Bennett rêvait de déjouer tous les pronostics en oubliant sa promesse de ne pas siéger avec les Arabes et avec Meretz et à fortiori dans un gouvernement sous la conduite de Lapid. On a cru à sa soudaine conversion dans une mise en scène peu crédible mais cela a conforté l’idée qu’il n’a utilisé sa menace que pour faire contrepoids à ses exigences à droite. Il ne peut pas renier sa famille. Mais en raison du faible résultat de son parti, il ne serait pas contre un cinquième tour d’élections, en septembre 2021, qui pourrait améliorer son résultat. Il se trompe lourdement prouvant ainsi qu’il est encore un dirigeant débutant.
Son va-et-vient a hypothéqué sa crédibilité vis-à-vis de la droite et il probable que ses électeurs se tourneront vers plus nationaliste que lui. On prédit même que la rancune de Netanyahou le poursuivra pour l’empêcher de passer le seuil électoral, comme en 2019, parce qu’il s’est fait trop d’ennemis au Likoud et au Centre. Il pourrait même hypothéquer son avenir politique dans un pays où l’on aime les dirigeants fermes. Il sera certainement très vite marginalisé. Le pays ne manque pas de grosses pointures nettement au dessus de la sienne. Probablement, Ayelet Shaked, la dame au dents longues, qui l’avait mis en garde contre une alliance avec Lapid, quittera Yamina pour rejoindre une place de choix sur la liste du Likoud, l’abandonnant ainsi à son micro-parti voué à la disparition.

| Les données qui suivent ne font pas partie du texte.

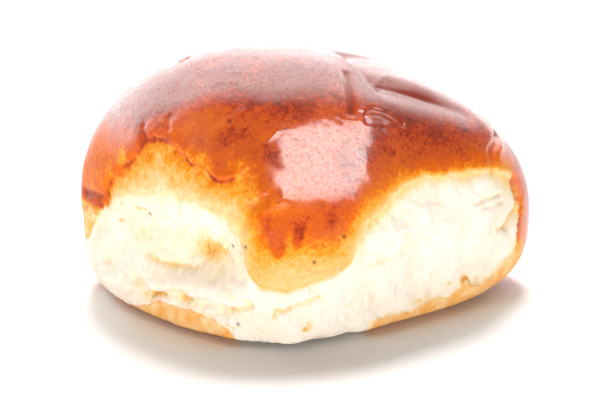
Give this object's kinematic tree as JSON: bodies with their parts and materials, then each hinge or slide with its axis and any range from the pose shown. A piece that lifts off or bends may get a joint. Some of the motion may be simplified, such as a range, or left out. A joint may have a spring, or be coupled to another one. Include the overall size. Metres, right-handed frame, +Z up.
{
  "type": "bread roll",
  "caption": "Soft white bread roll with a glossy domed crust, torn from its batch so that crumb shows on the sides",
  "frame": {"origin": "middle of the flat base on which the roll rests", "axes": "+Z up; -Y toward the crust tongue between the torn faces; +X to the right as seen from there"},
  "size_m": [0.0978, 0.0824, 0.0556],
  "materials": {
    "bread": "egg-washed red-brown crust over pale soft crumb"
  },
  "bodies": {
    "root": {"bread_roll": "bread"}
  },
  "joints": []
}
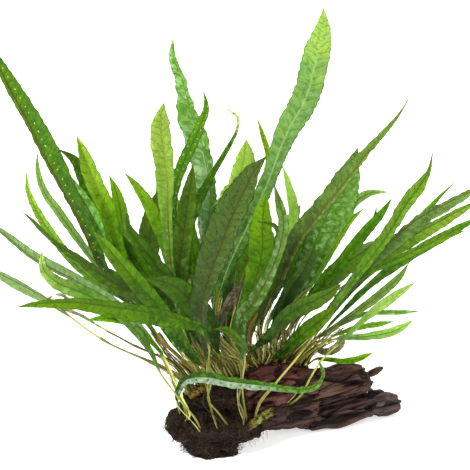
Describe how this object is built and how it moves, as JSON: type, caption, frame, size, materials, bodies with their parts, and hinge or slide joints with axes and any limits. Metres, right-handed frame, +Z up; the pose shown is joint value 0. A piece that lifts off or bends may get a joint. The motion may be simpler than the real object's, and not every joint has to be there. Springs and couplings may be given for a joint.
{
  "type": "java fern on driftwood",
  "caption": "Bushy aquarium fern with narrow strap-shaped fronds on thin stipes, its rhizomes and dark root clump grown onto one end of a forked piece of driftwood.",
  "frame": {"origin": "centre of the root clump's flat underside, on the surface that it rests on", "axes": "+Z up, +X to the right as seen from the front, where the driftwood runs to the right and away, +Y away from the viewer"},
  "size_m": [0.302, 0.194, 0.2733],
  "materials": {
    "driftwood": "dark maroon-brown weathered wood, split along the grain, matt",
    "roots": "brown-black mat of fine fibrous roots, matt and damp",
    "rhizome": "olive-green creeping stem with brown scales",
    "frond_lime": "thin yellow-green young leaf, translucent, semi-gloss",
    "frond_fresh": "fresh green leaf with a quilted surface, semi-gloss",
    "frond_mid": "mid green leaf with pale dots and a brown midrib",
    "frond_dark": "dark green leaf with a brown midrib and dark spots",
    "frond_glaucous": "grey-green leaf with a pale bloom, matt",
    "frond_dry": "withered brown leaf, dry and matt"
  },
  "bodies": {
    "root": {"driftwood_trunk": "driftwood", "driftwood_upper_fork": "driftwood", "driftwood_lower_fork": "driftwood", "driftwood_spur": "driftwood", "root_clump": "roots", "rhizome_front": "rhizome", "rhizome_middle": "rhizome", "rhizome_back": "rhizome", "frond_left_tall": "frond_mid", "frond_left_pale": "frond_glaucous", "frond_left_drooping": "frond_dark", "frond_left_lime": "frond_lime", "frond_left_upright": "frond_fresh", "frond_left_olive": "frond_lime", "frond_left_arching_back": "frond_fresh", "frond_left_arching": "frond_fresh", "frond_left_sweeping": "frond_dark", "frond_left_low_pale": "frond_glaucous", "frond_left_low_lime": "frond_lime", "frond_left_lowest": "frond_glaucous", "frond_left_curled": "frond_dry", "frond_left_front": "frond_fresh", "frond_centre_lime": "frond_lime", "frond_centre_dark_tip": "frond_mid", "frond_centre_tall": "frond_glaucous", "frond_centre_curled": "frond_dark", "frond_centre_broad": "frond_dark", "frond_centre_lime_back": "frond_lime", "frond_centre_dark": "frond_dark", "frond_tallest": "frond_fresh", "frond_centre_yellow": "frond_lime", "frond_centre_arching": "frond_glaucous", "frond_centre_bright": "frond_fresh", "frond_centre_short": "frond_glaucous", "frond_centre_folded": "frond_mid", "frond_centre_leaning": "frond_mid", "frond_centre_shaded": "frond_dark", "frond_front_short": "frond_fresh", "frond_front_crossing": "frond_fresh", "frond_right_tall": "frond_dark", "frond_right_pale": "frond_glaucous", "frond_right_hooked": "frond_fresh", "frond_right_dark_tip": "frond_mid", "frond_right_fresh": "frond_fresh", "frond_right_sweeping": "frond_dark", "frond_right_sweeping_pale": "frond_fresh", "frond_right_sweeping_low": "frond_mid", "frond_right_narrow": "frond_dark", "frond_right_lime": "frond_lime", "frond_right_low": "frond_fresh", "frond_right_withered": "frond_dry", "frond_right_front_bright": "frond_fresh", "frond_right_front_low": "frond_fresh", "frond_back_left": "frond_mid", "frond_back_centre_left": "frond_fresh", "frond_back_centre": "frond_dark", "frond_back_centre_right": "frond_mid", "frond_back_right": "frond_fresh", "frond_back_low": "frond_glaucous"}
  },
  "joints": []
}
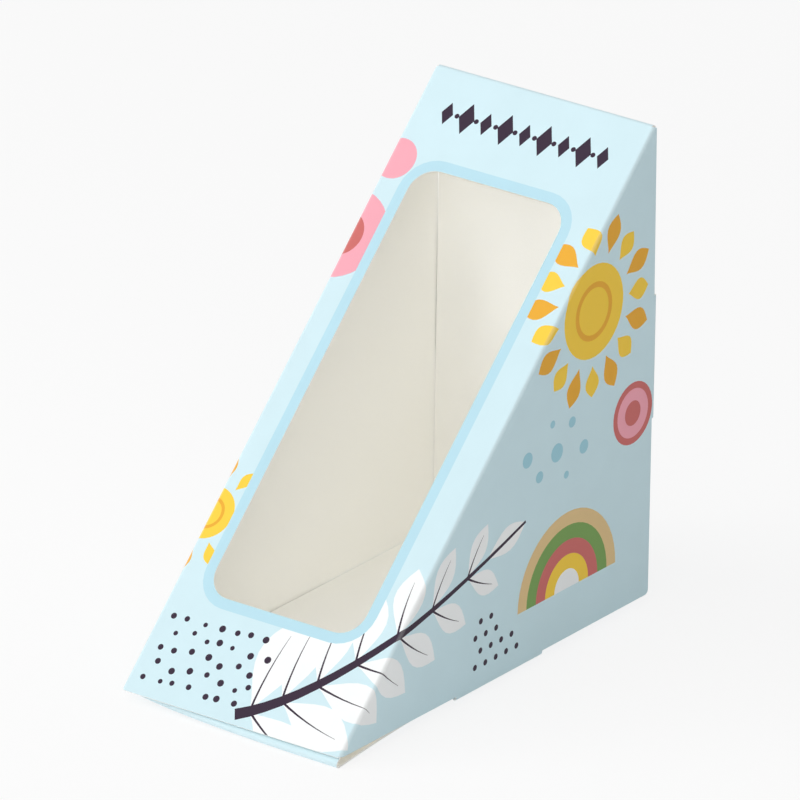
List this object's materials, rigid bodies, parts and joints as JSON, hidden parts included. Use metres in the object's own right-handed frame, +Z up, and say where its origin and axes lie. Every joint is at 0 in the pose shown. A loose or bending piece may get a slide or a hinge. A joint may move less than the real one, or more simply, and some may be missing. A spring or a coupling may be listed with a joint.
{
  "type": "sandwich wedge pack",
  "caption": "Triangular folded board pack for a cut sandwich, with a clear film window in the sloping front and tab-locked side flaps that swing open.",
  "frame": {"origin": "middle of the pack's footprint, at the lowest point it stands on", "axes": "+Z up; -Y towards the sloping window, +Y towards the upright back; X across the pack"},
  "size_m": [0.065, 0.1262, 0.1246],
  "materials": {
    "printed_board": "satin",
    "clear_film": "gloss"
  },
  "bodies": {
    "sheet": {"carton": "printed_board", "window_film": "clear_film"},
    "flap_right": {"side_flap_right": "printed_board"},
    "flap_left": {"side_flap_left": "printed_board"}
  },
  "joints": [
    {"name": "flap_right_crease", "type": "hinge", "parent": "sheet", "child": "flap_right", "pos_m": [0.0325, -0.06306, 0.00254], "axis": [0, -0.7119, -0.7022], "range_deg": [0, 120]},
    {"name": "flap_left_crease", "type": "hinge", "parent": "sheet", "child": "flap_left", "pos_m": [-0.0325, -0.06306, 0.00254], "axis": [0, 0.7119, 0.7022], "range_deg": [0, 120]}
  ]
}
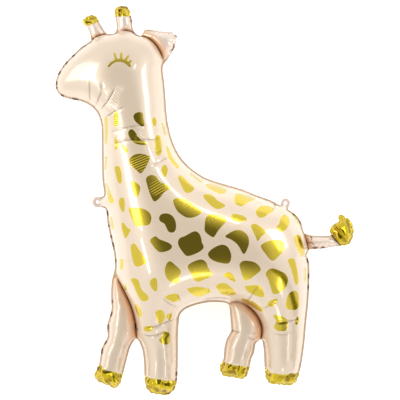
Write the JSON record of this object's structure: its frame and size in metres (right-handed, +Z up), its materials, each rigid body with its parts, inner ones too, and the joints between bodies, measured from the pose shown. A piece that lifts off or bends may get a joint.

Il vient de décider de retourner auprès de Netanyahou en caressant le projet de prendre rapidement à terme le contrôle du Likoud. C’est un rêve inaccessible car beaucoup d’obstacles se sont élevés contre lui, et en particulier ceux des figures médiatiques du Likoud. Un gouvernement Lapid est compromis. Mais la carrière de Bennett est aussi compromise. Il pourra enfin enlever sa kippa qui n’était que de circonstance pour accaparer le Parti National Religieux. Il lui reste ses millions de dollars pour se consoler.